Write out, word for word, only the data from its first line to the line containing "# The origin".

++++ Material provided

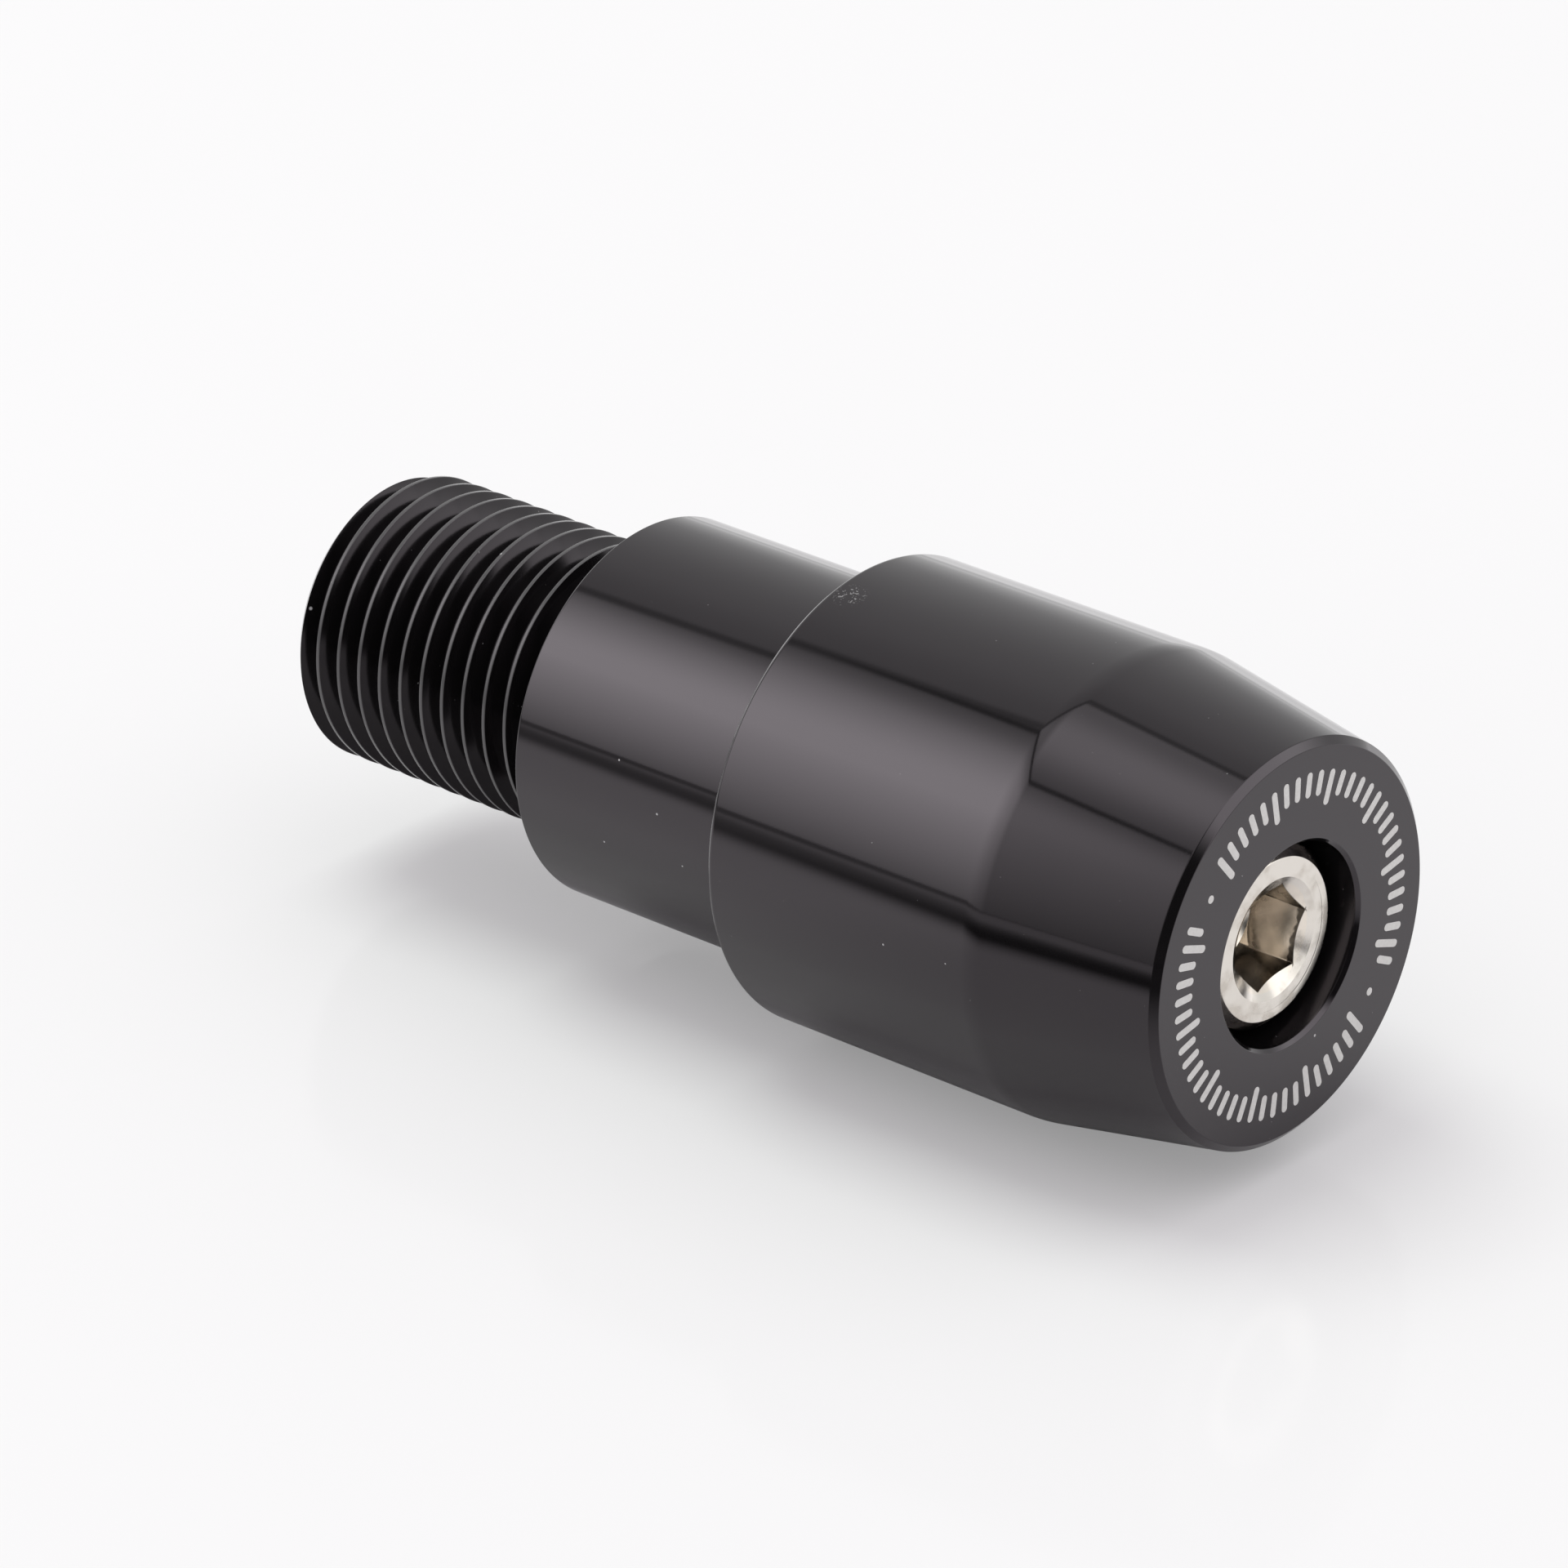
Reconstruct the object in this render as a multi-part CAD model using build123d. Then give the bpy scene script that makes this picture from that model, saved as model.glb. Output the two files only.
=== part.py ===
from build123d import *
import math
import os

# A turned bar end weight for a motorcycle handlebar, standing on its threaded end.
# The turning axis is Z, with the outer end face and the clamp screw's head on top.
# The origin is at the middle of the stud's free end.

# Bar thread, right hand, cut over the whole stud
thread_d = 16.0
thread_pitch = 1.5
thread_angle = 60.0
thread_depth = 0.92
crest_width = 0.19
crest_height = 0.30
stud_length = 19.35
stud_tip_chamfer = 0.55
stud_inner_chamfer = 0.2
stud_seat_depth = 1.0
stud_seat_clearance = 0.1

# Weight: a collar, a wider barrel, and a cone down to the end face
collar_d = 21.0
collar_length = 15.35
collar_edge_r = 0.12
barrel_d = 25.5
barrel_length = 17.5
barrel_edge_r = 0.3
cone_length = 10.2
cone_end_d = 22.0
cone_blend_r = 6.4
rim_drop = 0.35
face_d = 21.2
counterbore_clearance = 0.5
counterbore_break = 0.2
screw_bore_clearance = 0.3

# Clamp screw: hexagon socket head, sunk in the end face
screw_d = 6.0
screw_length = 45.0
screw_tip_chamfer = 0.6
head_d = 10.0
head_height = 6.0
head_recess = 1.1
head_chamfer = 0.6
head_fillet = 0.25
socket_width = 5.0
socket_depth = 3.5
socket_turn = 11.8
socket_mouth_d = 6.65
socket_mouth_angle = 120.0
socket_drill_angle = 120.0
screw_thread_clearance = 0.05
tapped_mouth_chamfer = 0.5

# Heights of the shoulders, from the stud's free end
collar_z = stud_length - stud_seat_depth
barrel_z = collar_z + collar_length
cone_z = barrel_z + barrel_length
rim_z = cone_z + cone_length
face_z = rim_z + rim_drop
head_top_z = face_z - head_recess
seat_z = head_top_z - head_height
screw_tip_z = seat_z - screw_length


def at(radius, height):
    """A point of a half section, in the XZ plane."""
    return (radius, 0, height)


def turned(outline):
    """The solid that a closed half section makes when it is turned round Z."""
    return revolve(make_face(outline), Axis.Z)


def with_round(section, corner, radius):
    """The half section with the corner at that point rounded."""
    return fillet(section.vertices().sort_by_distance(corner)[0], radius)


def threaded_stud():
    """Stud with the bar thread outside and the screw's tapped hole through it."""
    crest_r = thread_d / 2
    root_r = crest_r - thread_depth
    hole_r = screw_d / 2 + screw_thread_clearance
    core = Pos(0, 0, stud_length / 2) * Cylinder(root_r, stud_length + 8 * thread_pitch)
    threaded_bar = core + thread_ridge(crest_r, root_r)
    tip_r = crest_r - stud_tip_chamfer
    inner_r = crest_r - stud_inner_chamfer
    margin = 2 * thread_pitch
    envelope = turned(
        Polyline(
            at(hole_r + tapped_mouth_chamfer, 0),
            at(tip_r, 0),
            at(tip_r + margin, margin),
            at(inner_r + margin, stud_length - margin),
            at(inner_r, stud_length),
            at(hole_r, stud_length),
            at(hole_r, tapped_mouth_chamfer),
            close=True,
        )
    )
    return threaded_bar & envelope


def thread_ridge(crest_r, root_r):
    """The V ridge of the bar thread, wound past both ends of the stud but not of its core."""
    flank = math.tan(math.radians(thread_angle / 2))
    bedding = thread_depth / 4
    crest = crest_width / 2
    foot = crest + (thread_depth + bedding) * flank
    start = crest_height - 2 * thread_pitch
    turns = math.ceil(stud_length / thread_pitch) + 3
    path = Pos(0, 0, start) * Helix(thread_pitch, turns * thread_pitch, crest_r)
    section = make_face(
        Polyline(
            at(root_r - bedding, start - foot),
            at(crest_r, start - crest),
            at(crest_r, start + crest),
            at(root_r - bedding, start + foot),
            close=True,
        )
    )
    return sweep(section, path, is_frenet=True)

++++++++

# [Complete response]
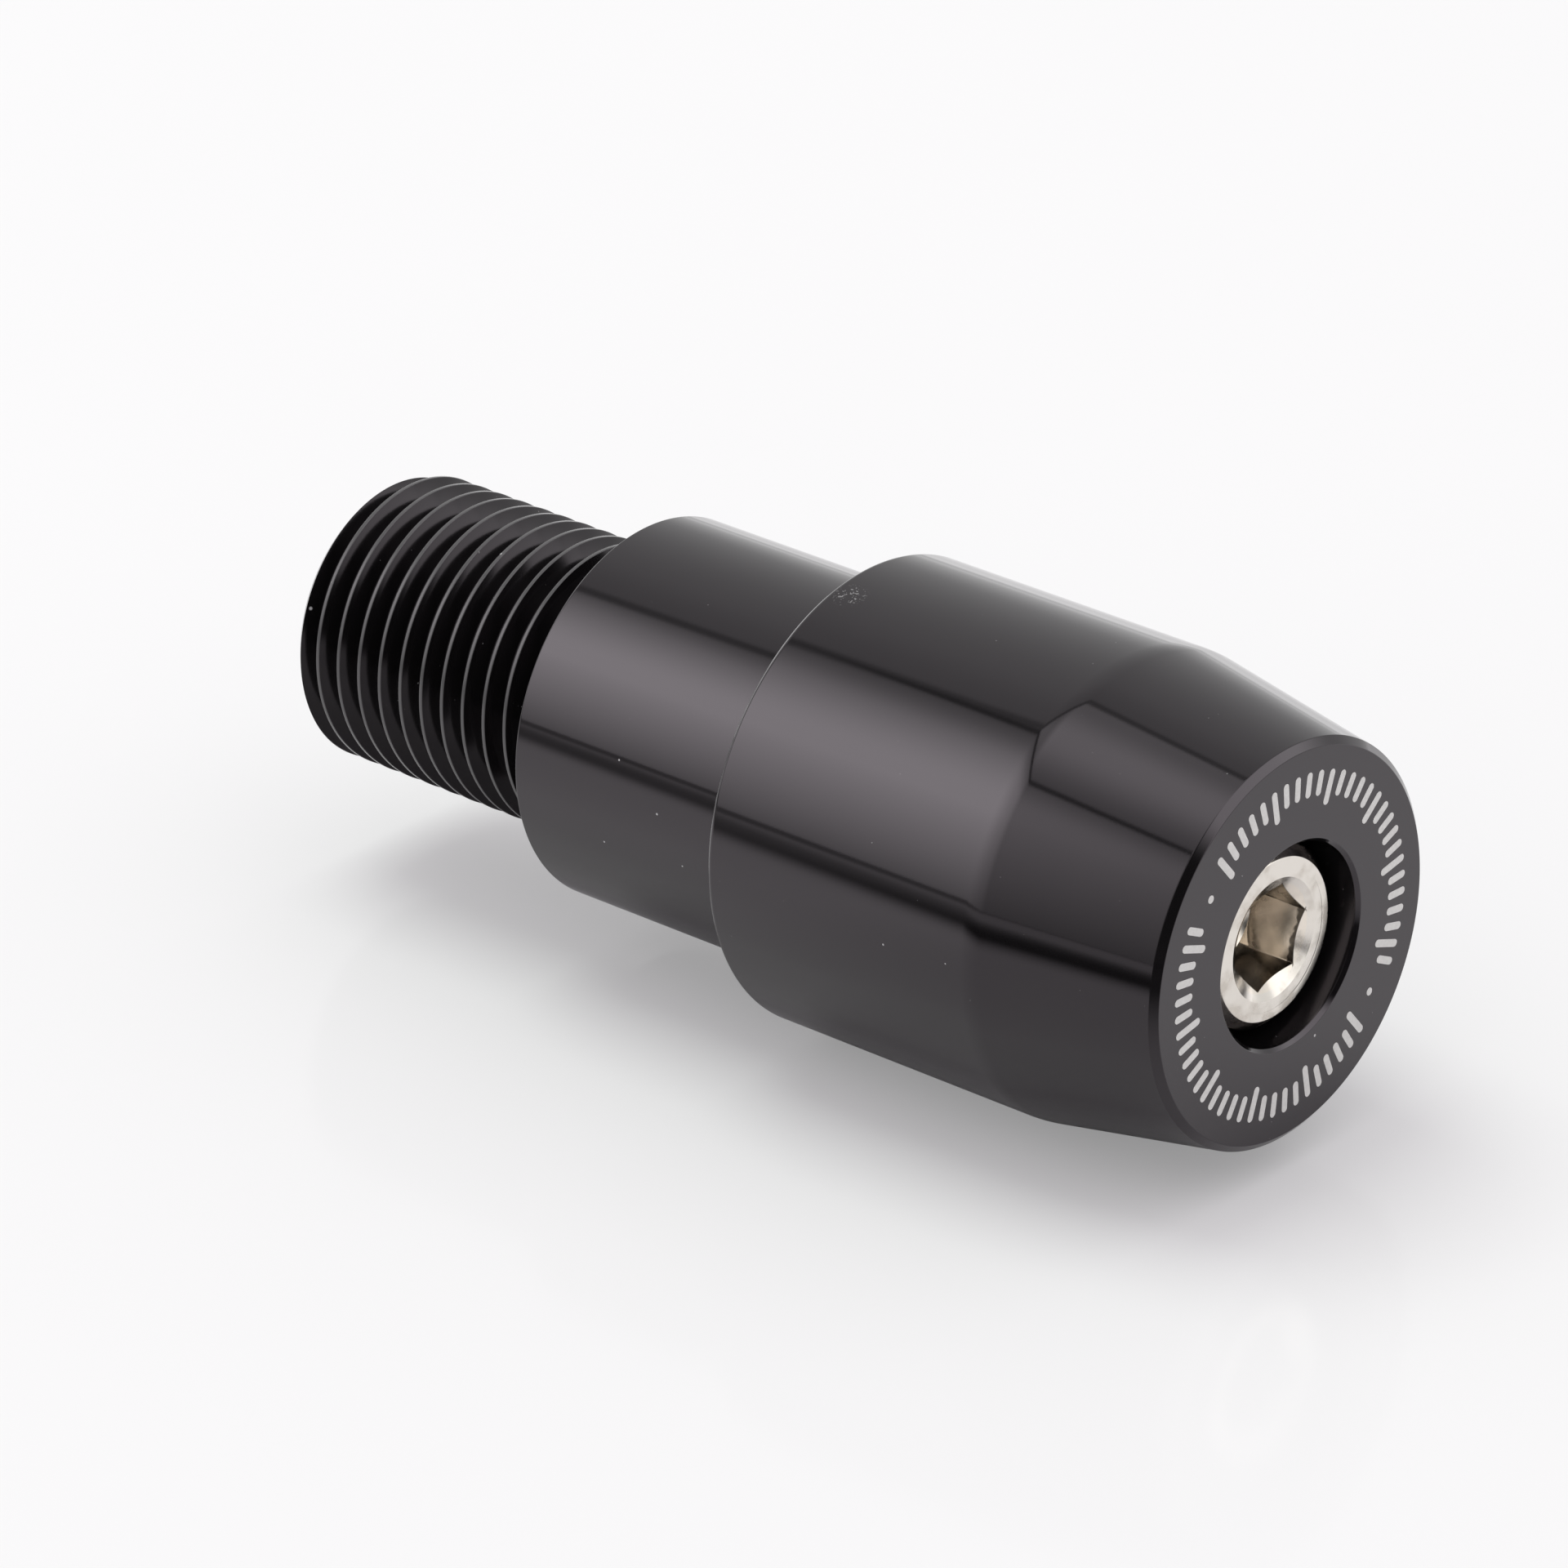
Reconstruct the object in this render as a multi-part CAD model using build123d. Then give the bpy scene script that makes this picture from that model, saved as model.glb. Output the two files only.
=== part.py ===
from build123d import *
import math
import os

# A turned bar end weight for a motorcycle handlebar, standing on its threaded end.
# The turning axis is Z, with the outer end face and the clamp screw's head on top.
# The origin is at the middle of the stud's free end.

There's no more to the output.